Phil Elverum is not a career musician.
Well, not really — the man indeed has among the most celebrated and tragic bodies of work in indie rock, spanning just over two decades and a myriad of diverse, explorative albums. But the deeper you dive into the man’s life, the more you begin to feel as though he’s doing this more for himself than for anyone else, including his cult following of indie rockers and experimental folk aficionados. The words he’s penned are so honest, so to the point, that they often feel less like a performance; less like something he intended for the listener’s enjoyment, and more like a soliloquy-esque release of intensely personal emotion. These songs he’s released, both as the Microphones and as Mount Eerie, will never truly belong to the listener in the way they belong to Elverum.
That’s a good thing to keep in mind upon listening to this behemoth track, which sits at just under 45 minutes and yet contains only one simple chord progression repeated throughout its entirety. There is no better argument for the man’s creativity and artistic merit than the fact that he keeps this project engaging in spite of its simplicity, be it through the addition or subtraction of instrumentation, through vocal tracking or through the candidness of his lyrics. Though the chord progression is relatively static, it would be challenging to find a single passage that doesn’t feel like something all its own, a distinct component with a unique message and texture. Despite this, Elverum’s choice to release “Microphones in 2020” as a single extended track makes a whole lot of sense. The tone is so intentionally set from the beginning (a seven-minute prelude of Elverum strumming before singing the first lyric) that it’s hard to imagine the song succeeding as anything other than what it is.
Despite the numerous links and references to Elverum’s past work, this is not a direct progression from anything released under the Microphones’ name during its five-year run at the turn of the century. This track is a reflection, and at times almost a seance, throughout which Elverum attempts to recall some of his deepest memories and thoughts, contextualizing them in the greater scheme of his life as a musician. When he speaks on his first recordings and early experiences touring, it feels as though he’s searching for meaning in what has become musical canon to listeners but which, to his description, is a “feeble attempt to make chaos seem organized.” This phrase seems just as apt in describing the track itself, which expands and contracts in and out of cohesiveness as Elverum re-experiences his life on the recording.
“Microphones in 2020” is best experienced holistically — that is, listened to while viewing Elverum’s “powerpoint karaoke slideshow” on YouTube, composed entirely of hand-placed pictures, sometimes relating to the topic of the lyrics. In this, arguably the song’s intended form, the viewer is offered a visual complement to the track’s autobiographical lyrics, further compelling you to sink deeply into the world Elverum has built. If this is indeed a collection of snapshots from Elverum’s own life, his journey from childhood to maturity has been strikingly well documented, to the immense benefit of the project.

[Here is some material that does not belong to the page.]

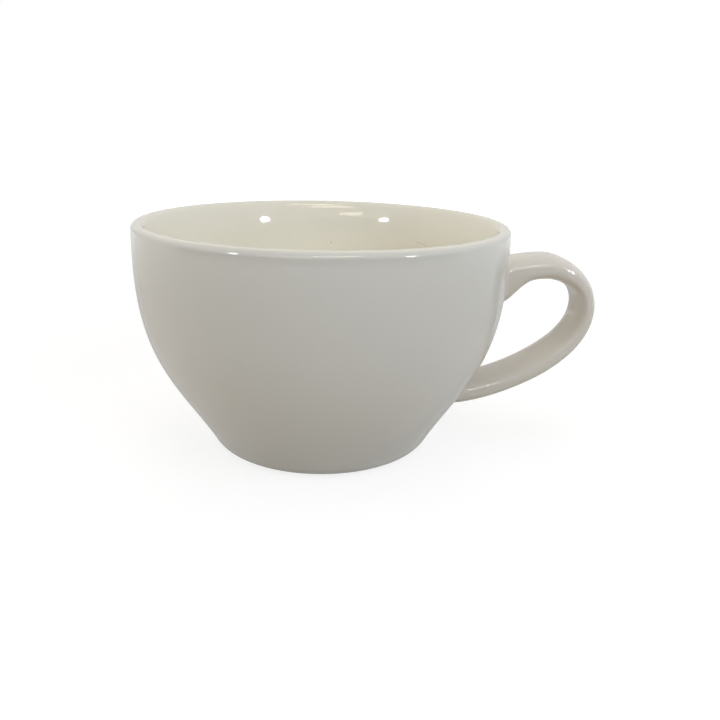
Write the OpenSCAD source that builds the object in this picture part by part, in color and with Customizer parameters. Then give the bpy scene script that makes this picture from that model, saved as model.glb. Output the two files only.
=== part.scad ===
// A cappuccino cup: a wide round bowl on a small foot, and a strap handle stuck on with slip.
// Millimetres. The origin is the middle of the foot, on the table, and the handle points along +X.
// The clay sizes are those of the fired clay under its glaze.

/* [Bowl] */
// Diameter at the widest place, a little under the lip
bowl_d = 99.4; // [82:0.1:120]
// Height from the table to the top of the lip
bowl_h = 61.6; // [50:0.1:76]
// How far the widest place lies below the top of the lip
widest_drop = 8.8; // [6:0.1:11]
// Reach of the nearly upright part of the wall, below the widest place
belly_hold = 26.1; // [20:0.1:32]
// Reach of the nearly straight flank, above the foot
flank_run = 18.9; // [14:0.1:23]
// Lean of the flank from upright, where it leaves the foot, in degrees
flank_lean = 30.3; // [24:0.1:36]
// Thickness of the rounded lip
lip_w = 2.9; // [2.2:0.1:3.8]
// Thickness of the wall lower down
wall_w = 5; // [4.2:0.1:5.8]
// Height over which the lip thickens to the wall
lip_run = 14; // [11:0.5:17]
// Thickness of the floor over the recess
floor_w = 4.8; // [3.8:0.1:6]
// Diameter of the flat middle of the floor inside
floor_flat_d = 20; // [14:0.5:26]

/* [Foot] */
// Outer diameter of the flat ring that the cup stands on
foot_d = 53; // [43:0.1:58]
// Width of that flat ring
foot_w = 3; // [2.2:0.1:4]
// Diameter at the top of the rounded foot
tuck_d = 63; // [61:0.1:75]
// Height of the top of the rounded foot
tuck_h = 3.9; // [3:0.1:5]
// Depth of the recess inside the foot ring
recess_h = 2.2; // [1.6:0.1:3]

/* [Handle path] */
// How far the middle of the upper root lies below the top of the lip
upper_root_drop = 12.7; // [11:0.1:15]
// Height of the middle of the lower root above the table
lower_root_h = 14; // [11.5:0.1:17]
// How far the handle's highest place stands off the bowl's widest place
crest_reach = 12; // [10:0.1:14]
// How far the strap's middle line climbs from the upper root to that place
crest_rise = 1.6; // [1:0.1:2.5]
// How far the strap's middle line stands off the bowl at its outermost
handle_reach = 23.8; // [20:0.1:29]
// How far the outermost place lies below the highest
outermost_drop = 11.7; // [9.5:0.1:14]
// Slope of the strap as it leaves the upper root, in degrees
upper_slope = 8.6; // [4:0.1:12]
// Slope of the strap as it leaves the lower root, in degrees
lower_slope = 2; // [0:0.1:8]
// Reach of the straight start at the upper root
upper_run = 1.5; // [1.2:0.1:3]
// Reach of the level stretch on the bowl's side of the highest place
crest_run_in = 5.6; // [4:0.1:7]
// Reach of the level stretch on the outer side of the highest place
crest_run_out = 3.1; // [2.5:0.1:5]
// Reach of the upright stretch above the outermost place
outer_run_up = 9; // [7:0.1:11]
// Reach of the upright stretch below the outermost place
outer_run_down = 14.9; // [12:0.1:18]
// Reach of the straight start at the lower root
lower_run = 8.4; // [6.5:0.1:11]

/* [Handle strap] */
// Width of the strap at its outermost place
strap_w = 14; // [11.5:0.1:17]
// Width of the strap at both roots
root_w = 14.5; // [12:0.1:17.5]
// Thickness of the upper part of the strap
upper_t = 6.2; // [5:0.1:7.5]
// Thickness at the outermost place
outer_t = 4.2; // [3.4:0.1:5.5]
// Thickness halfway along the lower part of the strap
lower_t = 5.7; // [4.6:0.1:7]
// Thickness at the lower root
lower_root_t = 6; // [4.8:0.1:7.5]
// How squarely the strap's edges are rounded: 2 is an ellipse
squareness = 2.5; // [2:0.1:3]
// How far the upper root spreads down the wall
spread_h = 5.7; // [4.5:0.1:7]
// How far that spread reaches along the strap
spread_l = 4.4; // [3.5:0.1:5.5]
// Length over which the strap's sections turn to lie along the wall
turn_l = 8; // [6:0.1:10]

/* [Slip joints] */
// Thickness of each slip joint, from the bowl to the end of the handle
slip_w = 1.5; // [1.2:0.1:2]
// Radius of the bead of slip round each root
bead_r = 1.5; // [1.2:0.1:1.9]

/* [Glaze] */
// Thickness of the glaze
glaze_t = 0.3; // [0.24:0.01:0.4]
// Where the glaze ends on the rounded foot, as a share of the way up it
glaze_start = 0.3; // [0.2:0.05:0.4]

/* [Hidden] */

around = 96;
foot_steps = 10;
belly_steps = 24;
lip_steps = 10;
floor_steps = 12;
recess_steps = 6;
strap_sides = 24;
bowl_r = bowl_d / 2;
lip_z = bowl_h - lip_w / 2;
widest_z = bowl_h - widest_drop;
floor_z = recess_h + floor_w;
ring_out_r = foot_d / 2;
ring_in_r = ring_out_r - foot_w;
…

Music such as this is tough to criticize, as criticism here seems to answer a question that was never asked to begin with. Yet, if there was any detraction from the enjoyability of “Microphones in 2020,” it would be how necessarily dependent your experience is on whether you’re familiar with the work, and furthermore the ideologies of Phil Elverum. This is certainly no casual listening experience, and even prior fans of the Microphones will likely be heading to the internet to decipher some of the references and callbacks latent in the song’s lyrics. Indeed, that seems to be the entire point — Phil Elverum is, again, no career musician. He lives this.